Industrial quality control specialists like Tate
& Lyle’s Linda Rutherford regularly monitor the thickness of vessels to
ensure they remain in specification. “A key to durability is selecting the
right metals in the first place”, says Rutherford. “Then when repairs and
maintenance are needed, the code work needs to be completed and recertified. We’ve
asked Mitternight to repair and complete replacements of pressure vessels and
heat exchangers.”
Vertical
Integration Supports Long-Term Success
With so much invested in the performance, safety and
durability of complex process vessels, operators can find a lot of value in
working with a fabricator who not only has expertise in specialized metal
alloys but who can partner with them through the entire
design-engineer-fabricate-test-support continuum. Not only do fewer handoffs
protect the intellectual property of a client’s process design and custom
vessel needs, but there is less risk of fabricating delays.
According to Covan, “Vertical integration means more
control and control means making deadlines. Delivery is critical because we can
be talking about millions of dollars a day at risk for a client. When you can
control the entire process, you have a much better chance of meeting delivery
deadlines.”
Tate & Lyle has had a 20-year relationship with
Mitternight at their plant which is now the only one of its kind in the U.S.
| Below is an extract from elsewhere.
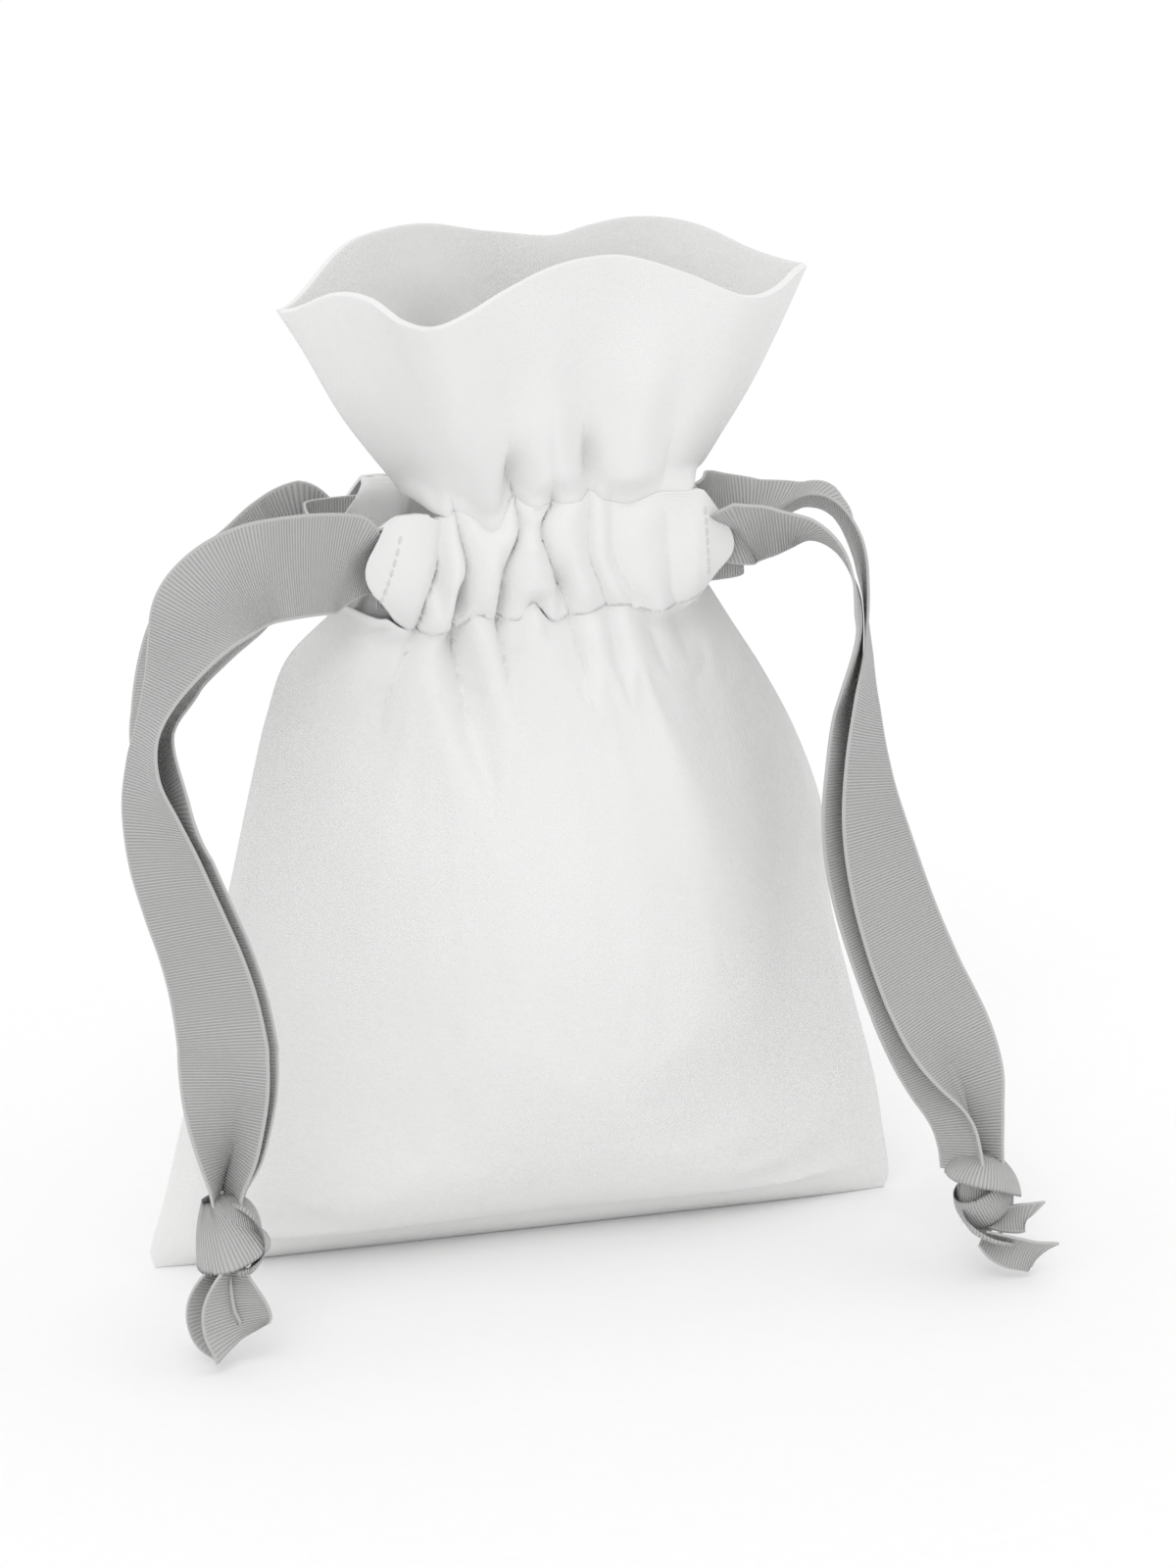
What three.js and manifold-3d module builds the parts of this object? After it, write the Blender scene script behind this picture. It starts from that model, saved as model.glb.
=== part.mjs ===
// A drawstring gift pouch of white cotton, with two grosgrain ribbons that run through one gathered casing.
// Millimetres, +Z up. The pouch stands on its bottom seam, its front faces -Y, and the origin is the middle
// of that seam on the surface it stands on.

import * as THREE from 'three';
import { mergeVertices } from 'three/addons/utils/BufferGeometryUtils.js';
import Module from 'manifold-3d';

const wasm = await Module();
wasm.setup();

// ---------------------------------------------------------------- driving dimensions

const CLOTH = 1.2; // wall of every cloth part, two or more layers of cotton
const SEAM_GAP = 0.3; // between two parts that are sewn together or that slide on each other
const HALF_GAP = SEAM_GAP / 2;

const BODY_TOP = 119.5; // height of the casing's lower row of stitches
const CASING_HEIGHT = 20.7;
const CASING_BOTTOM = BODY_TOP + SEAM_GAP;
const CASING_TOP = CASING_BOTTOM + CASING_HEIGHT;
const CASING_HALF_LENGTH = 33;
const CASING_INNER_Y = 7; // face of the casing that looks into the neck
const CASING_OUTER_Y = 14;
const CASING_WALL = 1;
const MOUTH_CUT_X = 24; // past this the casing's inner layer is cut back, where the ribbons come out

const HEADING_BOTTOM = CASING_TOP + SEAM_GAP;
const HEADING_HEIGHT = 38.5;
const HEADING_NECK_HALF_WIDTH = 28;
const HEADING_RIM_HALF_WIDTH = 48;
const HEADING_NECK_DEPTH = 11;
const HEADING_RIM_DEPTH = 20;

const RIBBON_WIDTH = 18;
const RIBBON_THICKNESS = 0.6;
const PLY_GAP = 2.2; // between the middles of two ribbon plies that lie together
const FOLDED_WIDTH = 7.2; // a ribbon is folded lengthwise inside the casing
const LEVEL_OFFSET = 4.2; // of each folded ribbon from the middle of the casing, one above the other
const RIBBON_Y = 10.5; // where a ribbon lies inside the casing
const RIBBON_TURN_X = 33; // where a ribbon starts to turn round the far side seam
const RIBBON_TURN_REACH = 7;
const SWING_GAP = 1.6; // gap in a ribbon where its hanging end swings

const THREAD = 0.6;

const MIDDLE_OF_CASING = (CASING_BOTTOM + CASING_TOP) / 2;

// Height above the bottom seam, half width at the side seams, half depth inside the cloth.
const BODY_OUTLINE = [
  [0, 70, 6],
  [20, 66, 19],
  [41, 61.5, 27],
  [60, 58, 30],
  [75, 55.5, 28.5],
  [90, 50.5, 24.5],
  [102, 45.5, 19.5],
  [112, 40, 14.5],
  [BODY_TOP, 34.5, 11.5],
];

// ---------------------------------------------------------------- materials

const cotton = () => new THREE.MeshStandardMaterial({ color: 0xf1f1f0, roughness: 0.92, metalness: 0 });
const grosgrain = () => new THREE.MeshStandardMaterial({ color: 0xb9b9b8, roughness: 0.62, metalness: 0 });
const thread = () => new THREE.MeshStandardMaterial({ color: 0xe4e4e2, roughness: 0.8, metalness: 0 });

// ---------------------------------------------------------------- shape helpers

// A smooth value between the rows of a list that is sorted by its first column.
function smoothBetween(rows, column, at) {
  const last = rows.length - 1;
  let i = rows.findIndex((row) => at < row[0]) - 1;
  if (i === -2) i = last - 1;
  i = Math.max(0, Math.min(last - 1, i));
  const slope = (k) => {
    const a = rows[Math.max(0, k - 1)];
    const b = rows[Math.min(last, k + 1)];
    return (b[column] - a[column]) / (b[0] - a[0]);
  };
  const span = rows[i + 1][0] - rows[i][0];
  const t = (at - rows[i][0]) / span;
  const h = t * t * (3 - 2 * t);
  const start = slope(i) * span * t * (1 - t) * (1 - t);
  const end = slope(i + 1) * span * t * t * (t - 1);
  return rows[i][column] * (1 - h) + rows[i + 1][column] * h + start + end;
}

// A box of divided faces whose points are carried to new places: u, v and w each run from 0 to 1.
function bentBox(across, up, through, place) {
  const box = new THREE.BoxGeometry(1, 1, 1, across, up, through);
  const position = box.attributes.position;
  for (let i = 0; i < position.count; i += 1) {
    const [u, v, w] = [position.getX(i) + 0.5, position.getY(i) + 0.5, position.getZ(i) + 0.5];
    position.setXYZ(i, ...place(u, v, w));
  }
  return facingOut(box);
}

// The same solid with its shared points merged and its faces turned outwards.
function facingOut(geometry) {
  const plain = geometry.clone();
  plain.deleteAttribute('normal');
  plain.deleteAttribute('uv');
  const merged = mergeVertices(plain, 1e-4);
  const index = merged.index.array;
  const [a, b, c] = [new THREE.Vector3(), new THREE.Vector3(), new THREE.Vector3()];
  let volume = 0;
  for (let i = 0; i < index.length; i += 3) {
    a.fromBufferAttribute(merged.attributes.position, index[i]);
    b.fromBufferAttribute(merged.attributes.position, index[i + 1]);
    c.fromBufferAttribute(merged.attributes.position, index[i + 2]);
    volume += a.dot(b.cross(c));
  }
  if (volume < 0) {
    for (let i = 0; i < index.length; i += 3) [index[i], index[i + 1]] = [index[i + 1], index[i]];
  }
  merged.computeVertexNormals();
  return merged;
}

function solid(geometry) {
  const merged = facingOut(geometry);
  const vertProperties = Float32Array.from(merged.attributes.position.array);
  const triVerts = Uint32Array.from(merged.index.array);
  return new wasm.Manifold(new wasm.Mesh({ numProp: 3, vertProperties, triVerts }));
}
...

Ongoing support includes the fabrication of new vessels, repairs (including
rerolling exchanger tubes). replacements of pressure vessels and heat
exchangers and fabricating alterations such as cutting in extra nozzles on 2:1 elliptical
heads.
Having a trusted relationship with a specialist
fabricator who can support an industrial client from design to service is key
to long-term success. In the case of the 12-foot diameter specialized alloy
column, Mitternight worked with Tate & Lyle’s senior plant personnel
including their QA & Engineering teams to plan, design and schedule
in-house fabrication, field work, installation, final welding and testing – all
within a scheduled plant shutdown of 8 days.